Peres surprised his hut to be wrecked

Peres helped found Kibbutz Alumot, lived there with his wife during the 1940s.

Peres taking seat 298.88 (photo credit: GPO)
Peres taking seat 298.88
(photo credit: GPO)
President Shimon Peres was caught unaware on Monday by a Ma'ariv report that his first home as a married man on Kibbutz Alumot, the kibbutz that he had helped found in the mid-1940s, is scheduled for destruction. The 80-sq. meter hut that Peres and his wife, Sonia, shared at one stage with Shulamit Aloni, who in later life became an MK and a cabinet minister, is the last of a series of huts that were built at the time. The small structure is in a bad state of neglect and was left standing only in deference to Peres. But now, according to the report, the kibbutz wants to tear it down. Peres was somewhat surprised that Ma'ariv had not called him to get his reaction before publishing the story. When The Jerusalem Post called to get his reaction, he was having lunch with his daughter Tzvia (Tziki) Walden, who had spent her earliest childhood there. She too had not received any advance notification that the hut would soon be razed. Though both father and daughter were a little upset, neither intends to do anything to interfere with the plans of the kibbutz. One of Peres's confidantes told the Post that Peres is particularly sensitive about doing anything to perpetuate his name for posterity, and that's the reason he's not going to do anything to try to preserve the hut.
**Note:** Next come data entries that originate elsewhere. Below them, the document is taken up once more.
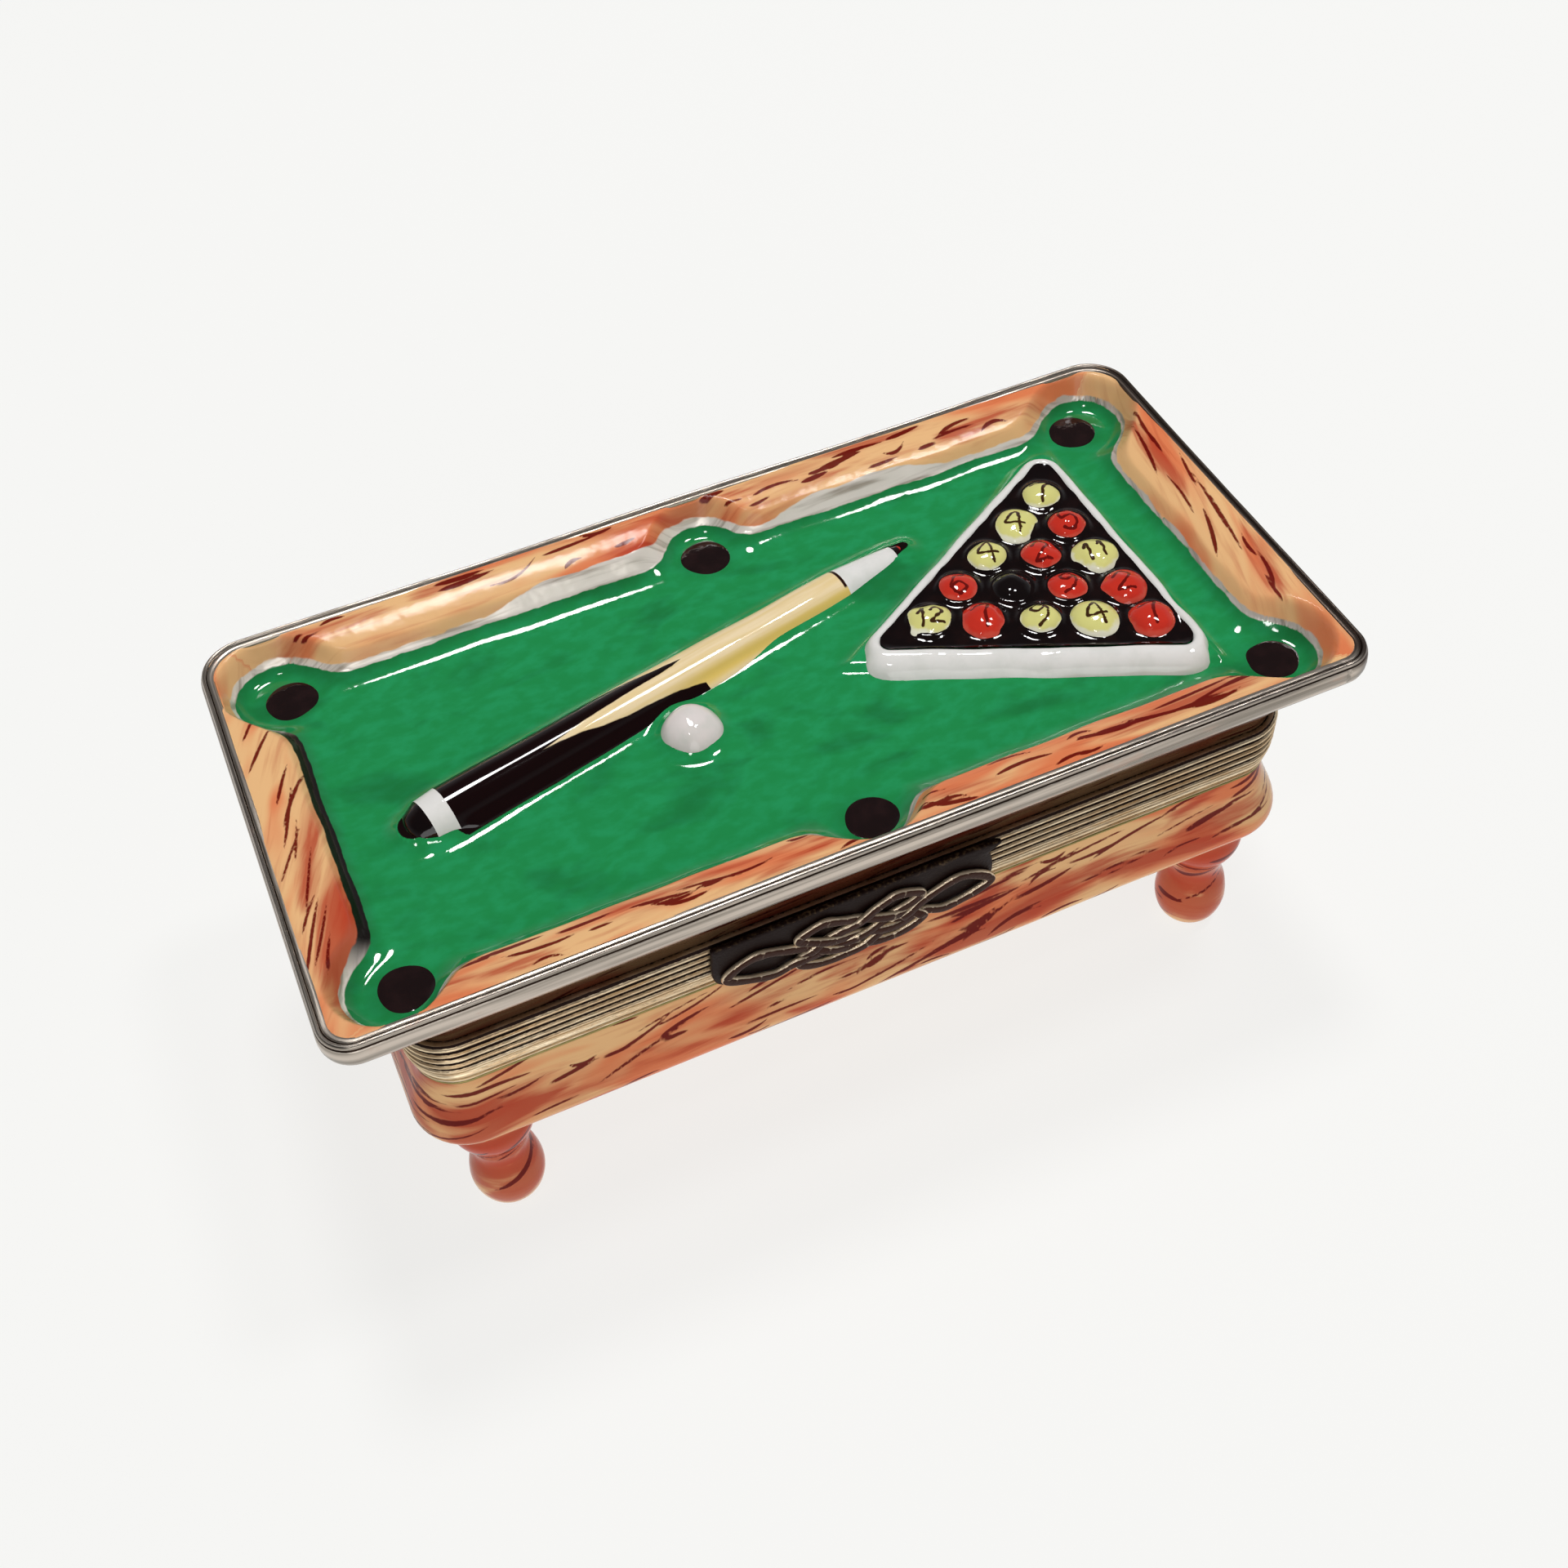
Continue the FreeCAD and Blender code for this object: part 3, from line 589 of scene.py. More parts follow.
def platinum_trim(x, y, s):
    """Field of the platinum strip along the cushions, below 0 inside it, and how far it is darkened there by
    painted dark reflection: most along the left cushion, less along the front and right ones.
    """
    left, right = smooth_step(-x, 34, 40.5), smooth_step(x, 34, 40.5)
    back = smooth_step(y, 8, 17) * (1 - left) * (1 - right)
    # Along the left cushion the strip is wider and painted near black: painted dark reflection.
    dark = left * (1 - smooth_step(np.abs(y), 12, 15.5))
    # Either side of the back middle pocket the strip is widened: partly the platinum paint, partly a painted
    # highlight along the back cushion.
    wide = smooth_step(-np.abs(np.abs(x - 3) - 14), -11, -3)
    half = 0.17 + (0.04 + 0.4 * wide) * back + 0.24 * dark - 0.02 * right
    half = half * (1 + 0.15 * wobble(np.stack([x, y], -1), 6.0, 7))
    dark_reflection = dark + 0.5 * (1 - left) * (1 - right) * (y < 0) + 0.35 * right
    return np.abs(s - half + 0.1 + 0.25 * dark) - half, dark_reflection


def cue_skirt(x, y):
    """Field of the butt's black paint where it runs onto the felt in front of the cue, below 0 inside it."""
    place = np.stack([x, y], -1) - CUE_START
    along, across = place @ CUE_ALONG, place @ CUE_ACROSS
    beside = smooth_step(along, 3.4, 4.4) * smooth_step(-along, -27, -14)
    reach = 1.2 * smooth_step(-across, 0.5, 2.0) * beside
    return cue_distance(x, y) + 0.5 - reach + 0.08 * wobble(place, 5.0, 8)


def make_lid_top(green, wood):
    reach_x, reach_y = INNER_X + 0.25, INNER_Y + 0.25
    xs = lines_between(-reach_x, reach_x, ((-47, -36), (-9, 9), (36, 47)), 0.2, 0.27)
    ys = lines_between(-reach_y, reach_y, ((-24, -14), (14, 24)), 0.2, 0.27)
    x, y = np.meshgrid(xs, ys)
    x, y = x.ravel(), y.ravel()
    faces = grid_faces(len(ys), len(xs))
    middle_x, middle_y = x[faces].mean(1), y[faces].mean(1)
    inside = rectangle_distance(middle_x, middle_y, INNER_X + 0.2, INNER_Y + 0.2, INNER_CORNER) < 0
    s = recess_distance(x, y)
    z = lid_height(x, y)
    normals = slope_normals(lid_height, x, y)
    corner, middle = pocket_distances(x, y)
    # This share deepens the green in and around the pockets: partly pooled glaze, partly painted shade.
    near = 1 - smooth_step(np.minimum(corner, middle), -3.0, 0.5)
    edge_of_face = s[faces].mean(1)
    # The strip's field, and its painted dark reflection, for both pieces.
    trim, dark_reflection = platinum_trim(x, y, s)
    shared = {"trim": trim, "dark_reflection": dark_reflection, "grain": rail_grain(x, y)}
    felt_fields = {"edge": s, "pocket": near, "skirt": cue_skirt(x, y), **shared}
    rail_fields = {**rail_marks(np.stack([x, y], -1)), **shared}
    for name, chosen, material, slot, fields in (
            ("felt_bed", edge_of_face < FELT_EDGE, green, "green_glaze", felt_fields),
            ("rails_painted", edge_of_face >= FELT_EDGE, wood, "wood_painted_glaze", rail_fields)):
        used, index = np.unique(faces[inside & chosen], return_inverse=True)
        attributes = {key: values[used] for key, values in fields.items()}
        make_piece(name, np.stack([x, y, z], -1)[used], index.reshape(-1, 4), material, "lid",
                   ("lid_shell",), attributes, normals=normals[used])


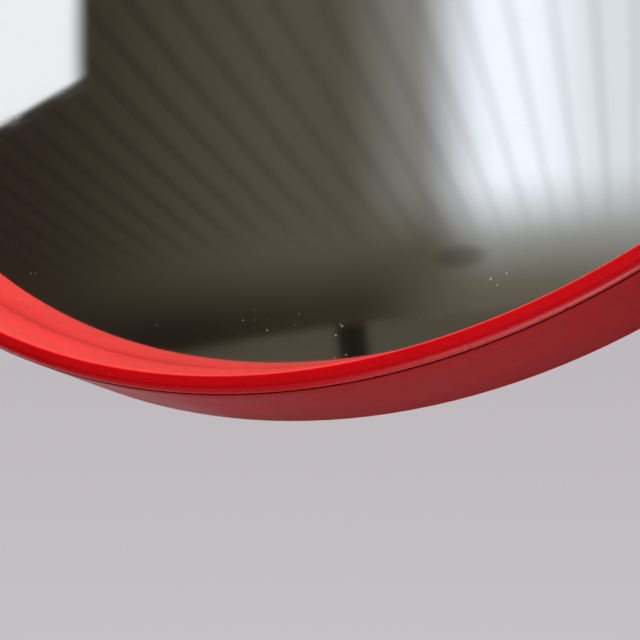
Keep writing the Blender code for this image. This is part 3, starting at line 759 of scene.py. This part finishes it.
def make_lights():
    """Key from above right, three weak fills, and a strip that shines on the rim's corner."""
    make_light("key", (0.85, -0.32, 1.45), (0, -0.03, -0.25), 0.8, 92, (1.0, 0.97, 0.93))
    make_light("side_fill", (0.95, -0.75, -0.35), (0.1, -0.06, -0.25), 0.25, 2.0, (0.95, 0.97, 1.0))
    low_fill = make_light(
        "low_fill", (0.30, -1.10, -0.60), (0.05, -0.06, -0.25), 0.35, 2.1, (1.0, 0.98, 0.98)
    )
    low_fill.visible_glossy = False
    make_light("back_fill", (-0.9, 1.6, 0.9), (0, 0, 0), 1.2, 14, (1.0, 0.99, 0.97))
    glint = make_light(
        "corner_glint", (0.22, -0.15, -0.74), (0.12, -0.06, -0.28), (0.55, 0.25), 1.9, (1.0, 0.92, 1.0)
    )
    glint.visible_diffuse = False


def make_camera():
    """Close below the rim, right of the middle, looking up and to the left."""
    data = bpy.data.cameras.new("camera")
    data.sensor_width = 36
    data.lens = data.sensor_width / 2 / math.tan(math.radians(FIELD_OF_VIEW / 2))
    data.clip_start = 0.01
    camera = bpy.data.objects.new("camera", data)
    camera.location = CAMERA_PLACE
    camera.rotation_euler = (math.radians(90 + CAMERA_RISE), 0, math.radians(CAMERA_TURN))
    bpy.context.scene.collection.objects.link(camera)
    bpy.context.scene.camera = camera


def build():
    rim_tones = ((0.59, 0.002, 0.006), (0.54, 0.002, 0.005), (0.63, 0.005, 0.009))
    # Painted shade: the housing is the rim's red plastic in darker tones, for the shade on the downward-facing
    # skirt.
    housing_tones_shaded = ((0.405, 0.003, 0.006), (0.355, 0.002, 0.005), (0.45, 0.006, 0.009))
    rim_red = red_plastic("rim_red", rim_tones, 0.14, 0.30, dust_from=20 * MM)
    housing_red_shaded = red_plastic("housing_red_shaded", housing_tones_shaded, 0.08, 0.42, wall_shade_from=30 * MM)
    rim = make_rim(rim_red)
    housing = make_housing(housing_red_shaded)
    lens = make_mirror(mirror_silver())
    for piece, slot in ((rim, "red_rim"), (housing, "red_housing"), (lens, "mirror")):
        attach(piece, "head")

    by_slot = {}
    for entry in frame["record"]["subparts"]:
        by_slot.setdefault(entry["material_slot"], []).append(entry["node"])
    repaint(by_slot["black_rubber"], black_rubber())
    repaint(by_slot["zinc_steel"], zinc_steel("zinc_steel", (0.60, 0.61, 0.63), 0.40))
    repaint(by_slot["pin_steel"], zinc_steel("pin_steel", (0.64, 0.64, 0.65), 0.28))
    repaint(by_slot["screw_steel"], zinc_steel("screw_steel", (0.63, 0.61, 0.55), 0.32))

    make_world()
    make_floor()
    make_lights()
    make_camera()


build()
bpy.context.scene.view_settings.view_transform = "Standard"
When the Post asked whether it was possible to lift it from its foundations and bring it into the grounds of Beit Hanassi, the confidante said that this was the last thing that Peres would think of. "Israel has a tendency to destroy anything historic, and then we are left without the evidence to support the history," said Prof. Michael Bar-Zohar, who is Peres's biographer and who also wrote the biography of Peres's mentor and Israel's founding prime minister David Ben-Gurion. In Bar-Zohar's view, it is "a big mistake" to destroy the hut, which he characterized as "part of our historic legacy." His advice to the kibbutz was to leave it where it is so it will become a tourist attraction like Ben-Gurion's little house in Sde Boker.